Stated problem » Reproduce, word for word, every line from the first one down to the line containing "return inset(plain, by", and nothing else.

** start of Given information **

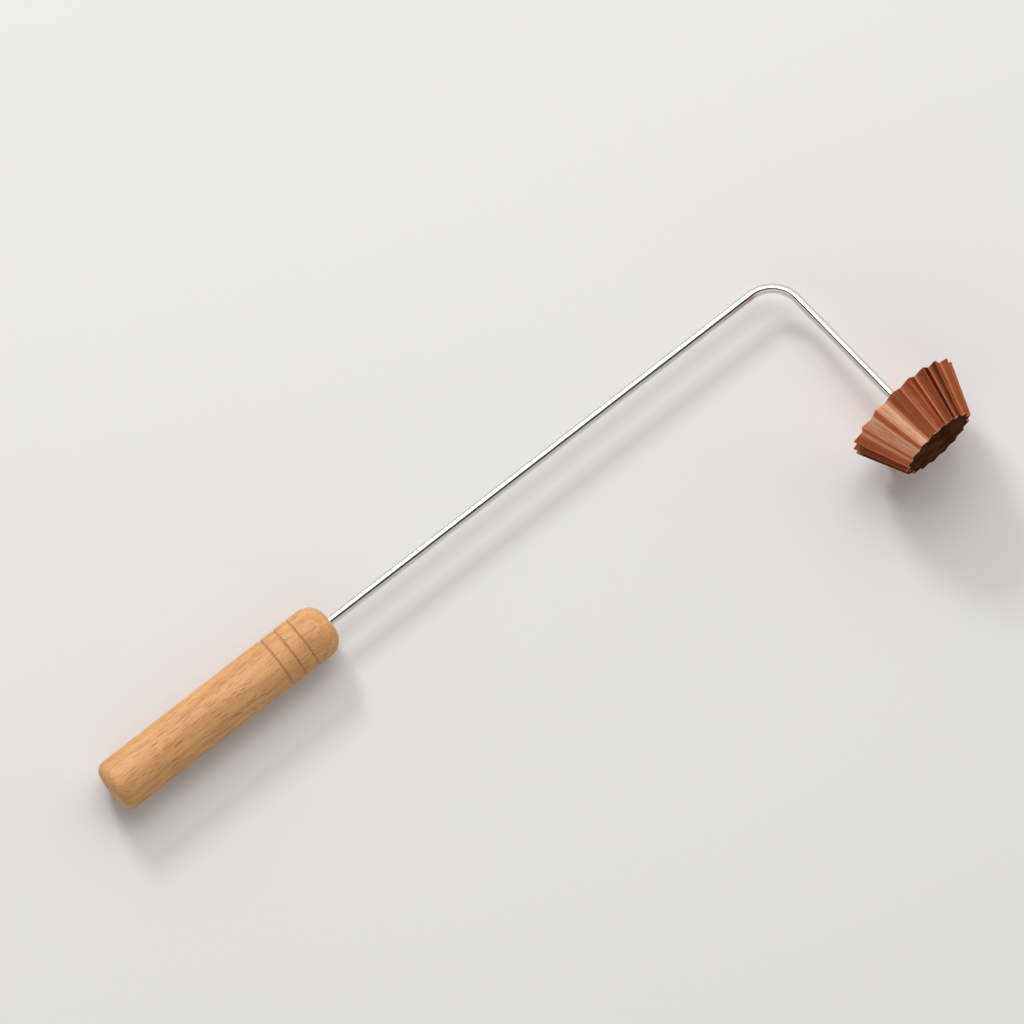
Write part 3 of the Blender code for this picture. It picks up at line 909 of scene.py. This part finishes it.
def head_levels(rim, narrow, ragged):
    """(outline, height, end edge paint, face paint) for each level, from the hole's end over the
    rim to the middle of the narrow end. Levels close to the bevels hold the shading flat.
    """
    angles = np.arctan2(rim[:, 1], rim[:, 0])
    circle = np.stack([np.cos(angles), np.sin(angles)], axis=1)
    bevel = HEAD_EDGE_RADIUS
    quarter = [math.radians(90) * step / SMALL_ARC_STEPS for step in range(SMALL_ARC_STEPS + 1)]
    hole_depth = THREAD_IN_HEAD + HOLE_SPARE_DEPTH
    rim_face = (RIM_RADIUS - RIM_FLUTE_DEPTH) * FACE_SHARE
    narrow_face = (NARROW_RADIUS - NARROW_FLUTE_DEPTH) * FACE_SHARE

    def section(height, by=0.0):
        plain = rim + (narrow - rim) * (height / HEAD_HEIGHT)
        reach = BURR_SIZE * math.exp(-((height / BURR_REACH) ** 2))
        return inset(plain, by - ragged[:, None] * reach)

    levels = [
        (circle * 0, hole_depth + ROD_RADIUS * math.tan(DRILL_POINT_ANGLE), 0, 1),
        (circle * ROD_RADIUS, hole_depth, 0, 1),
        (circle * ROD_RADIUS, HOLE_COUNTERSINK, 0, 1),
    ]
    for radius in np.linspace(ROD_RADIUS + HOLE_COUNTERSINK, rim_face, FACE_STEPS):
        levels.append((circle * radius, 0, 0, 1))
    levels.append((section(0, bevel + HOLD_DISTANCE), 0, 0, 1))
    for angle in quarter:
        height = bevel * (1 - math.cos(angle))
        levels.append((section(height, bevel * (1 - math.sin(angle))), height, 1, 0))
    slant = np.linspace(5 * bevel, HEAD_HEIGHT - 2 * bevel, SLANT_STEPS)
    for height in (2 * bevel, 3 * bevel, *slant):
        levels.append((section(height), height, 0, 0))
    for angle in reversed(quarter):
        height = HEAD_HEIGHT - bevel * (1 - math.cos(angle))
        levels.append((section(height, bevel * (1 - math.sin(angle))), height, 1, 0))
    levels.append((section(HEAD_HEIGHT, bevel + HOLD_DISTANCE), HEAD_HEIGHT, 0, 1))
    for radius in np.linspace(narrow_face, 0, FACE_STEPS):
        levels.append((circle * radius, HEAD_HEIGHT, 0, 1))
    return levels


def make_head():
    chance = np.random.RandomState(FAULT_SEED)
    faults = ridge_faults(chance)
    rim, paints = flute_line(RIM_RADIUS, RIM_FLUTE_DEPTH, RIM_CREST_WIDTH, faults, 1.0)
    narrow, _ = flute_line(NARROW_RADIUS, NARROW_FLUTE_DEPTH, NARROW_CREST_WIDTH, faults, NARROW_SCALE)
    crest, valley, painted_light, painted_shade, rim_wear_and_highlight = paints.T
    ragged = chance.uniform(*BURR_RANGE, len(rim)) * crest
    outlines, heights, edges, faces = zip(*head_levels(rim, narrow, ragged))

    place = LEG @ Matrix.Translation((0, 0, LEG_LENGTH)) @ Matrix.Rotation(FLUTE_TURN, 4, "Z")
    rings = []
    for outline, height in zip(outlines, heights):
        rings.append([place @ Vector((x, y, height)) for x, y in outline])

    height = np.array(heights)[:, None]
    edge = np.array(edges)[:, None]
    face = np.array(faces)[:, None] * np.ones(len(rim))
    side = 1 - face
    # Rim wear and painted highlight, fading away from the rim
    rim_wear_and_glint = rim_wear_and_highlight * np.exp(-((height / RIM_WEAR_AND_HIGHLIGHT_REACH) ** 2))
    # Painted light, painted shade and painted highlight lines, kept off the end faces
    layers = {
        "end_edge": np.maximum(rim_wear_and_glint * side, edge),
        "face": face,
        "narrow_face": face * (height == HEAD_HEIGHT),
        "crest": crest * side,
        "valley": valley * side,
        "painted_light": np.maximum(painted_light, rim_wear_and_glint) * side,
        "painted_shade": painted_shade * (1 - rim_wear_and_glint) * side,
    }
    mesh = ring_mesh("copper_head", rings, layers)
    add_piece(mesh, machined_copper(), "head", "fluted_head", sharp_degrees=60)


def make_floor():
    shader = Material("pale_floor")
    shader.set(Base_Color=FLOOR_COLOUR, Roughness=0.9, Specular_IOR_Level=0.2)
    mesh = bpy.data.meshes.new("floor")
    half = FLOOR_SIZE / 2
    corners = [(-half, -half, 0), (half, -half, 0), (half, half, 0), (-half, half, 0)]
    mesh.from_pydata(corners, [], [(0, 1, 2, 3)])
    mesh.materials.append(shader.material)
    floor = bpy.data.objects.new("floor", mesh)
    bpy.context.scene.collection.objects.link(floor)
    floor.location = (0, 0, -FLOOR_DROP)


def add_lamps():
    """Soft lamps that face the object."""
    for name, lamp in LAMPS.items():
        light = bpy.data.lights.new(name, "AREA")
        light.shape = "RECTANGLE"
        light.size, light.size_y = lamp["size"]
        light.energy = lamp["power"]
        holder = bpy.data.objects.new(name, light)
        bpy.context.scene.collection.objects.link(holder)
        bearing = math.radians(lamp["bearing"])
        elevation = math.radians(lamp["elevation"])
        level = math.cos(elevation)
        back = Vector((math.cos(bearing) * level, math.sin(bearing) * level, math.sin(elevation)))
        holder.location = back * LAMP_DISTANCE
        holder.rotation_euler = back.to_track_quat("Z", "Y").to_euler()


def make_world():
    """A dark strip of ceiling between a bright side, where the lamps are, and a paler one."""
    world = bpy.data.worlds.new("studio")
    bpy.context.scene.world = world
    world.use_nodes = True
    shader = Shader(world.node_tree)
    direction = shader.coordinates("Generated")
    across = shader.dot(direction, ACROSS_CEILING)
    front = shader.spread(across, *FRONT_LIGHT_EDGES, CEILING_LIGHT, FRONT_LIGHT)
    back = shader.spread(across, *BACK_LIGHT_EDGES, 0.0, BACK_LIGHT)
    height = shader.dot(direction, (0, 0, 1))
    above_horizon = shader.spread(height, 0.0, HORIZON_BLUR, HORIZON_SHARE, 1.0)
    strength = shader.times(shader.math("ADD", front, back), above_horizon)
    background = world.node_tree.nodes["Background"]
    shader.fill(background.inputs["Strength"], strength)
    shader.fill(background.inputs["Color"], SKY_COLOUR)


def make_camera():
    data = bpy.data.cameras.new("camera")
    data.lens = CAMERA_LENS
    data.sensor_width = CAMERA_SENSOR
    camera = bpy.data.objects.new("camera", data)
    bpy.context.scene.collection.objects.link(camera)
    camera.rotation_euler = CAMERA_TURNS
    back = camera.rotation_euler.to_matrix() @ Vector((0, 0, 1))
    camera.location = CAMERA_TARGET + back * CAMERA_DISTANCE
    data.clip_end = FLOOR_SIZE
    bpy.context.scene.camera = camera


make_handle()
make_rod()
make_nut()
make_washer()
make_head()
make_floor()
make_world()
add_lamps()
make_camera()
bpy.context.scene.view_settings.view_transform = "Standard"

** end of Given information **

Answer below »
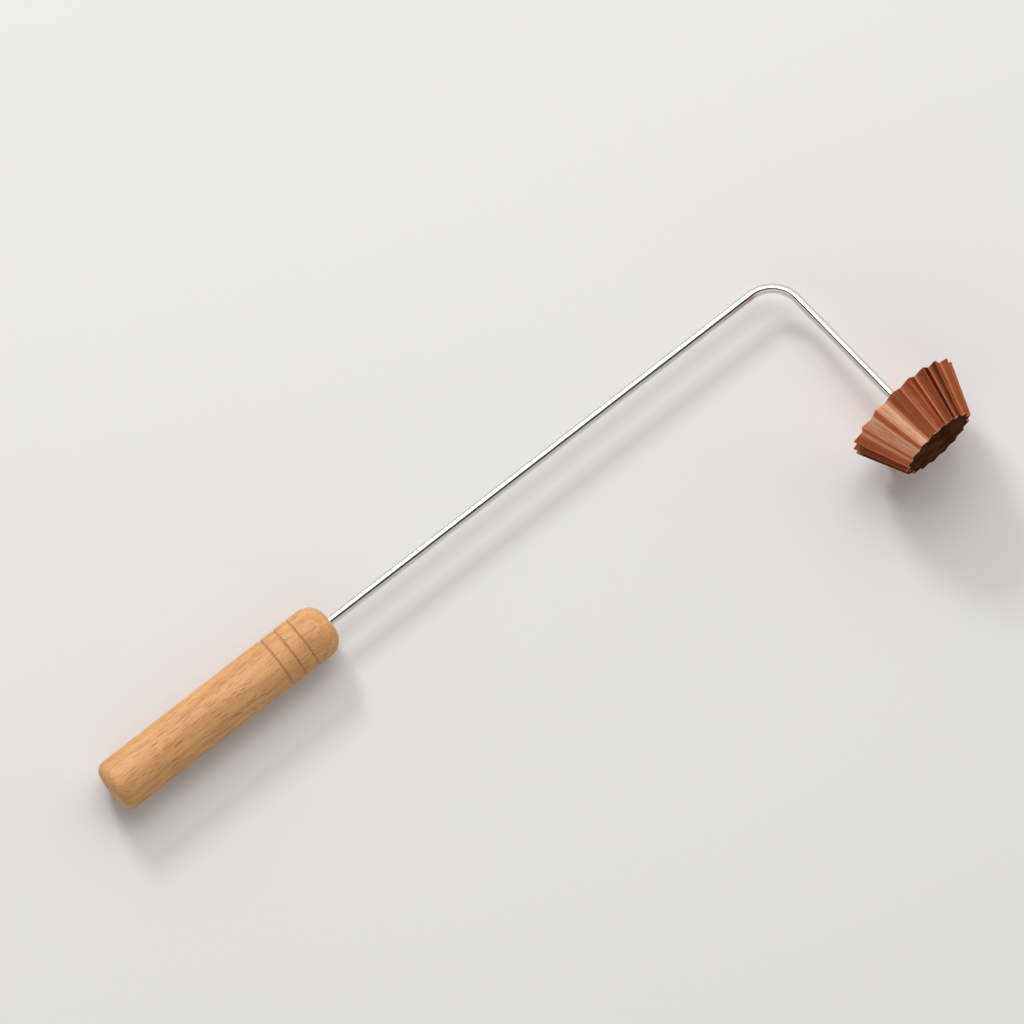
Write part 3 of the Blender code for this picture. It picks up at line 909 of scene.py. This part finishes it.
def head_levels(rim, narrow, ragged):
    """(outline, height, end edge paint, face paint) for each level, from the hole's end over the
    rim to the middle of the narrow end. Levels close to the bevels hold the shading flat.
    """
    angles = np.arctan2(rim[:, 1], rim[:, 0])
    circle = np.stack([np.cos(angles), np.sin(angles)], axis=1)
    bevel = HEAD_EDGE_RADIUS
    quarter = [math.radians(90) * step / SMALL_ARC_STEPS for step in range(SMALL_ARC_STEPS + 1)]
    hole_depth = THREAD_IN_HEAD + HOLE_SPARE_DEPTH
    rim_face = (RIM_RADIUS - RIM_FLUTE_DEPTH) * FACE_SHARE
    narrow_face = (NARROW_RADIUS - NARROW_FLUTE_DEPTH) * FACE_SHARE

    def section(height, by=0.0):
        plain = rim + (narrow - rim) * (height / HEAD_HEIGHT)
        reach = BURR_SIZE * math.exp(-((height / BURR_REACH) ** 2))
        return inset(plain, by - ragged[:, None] * reach)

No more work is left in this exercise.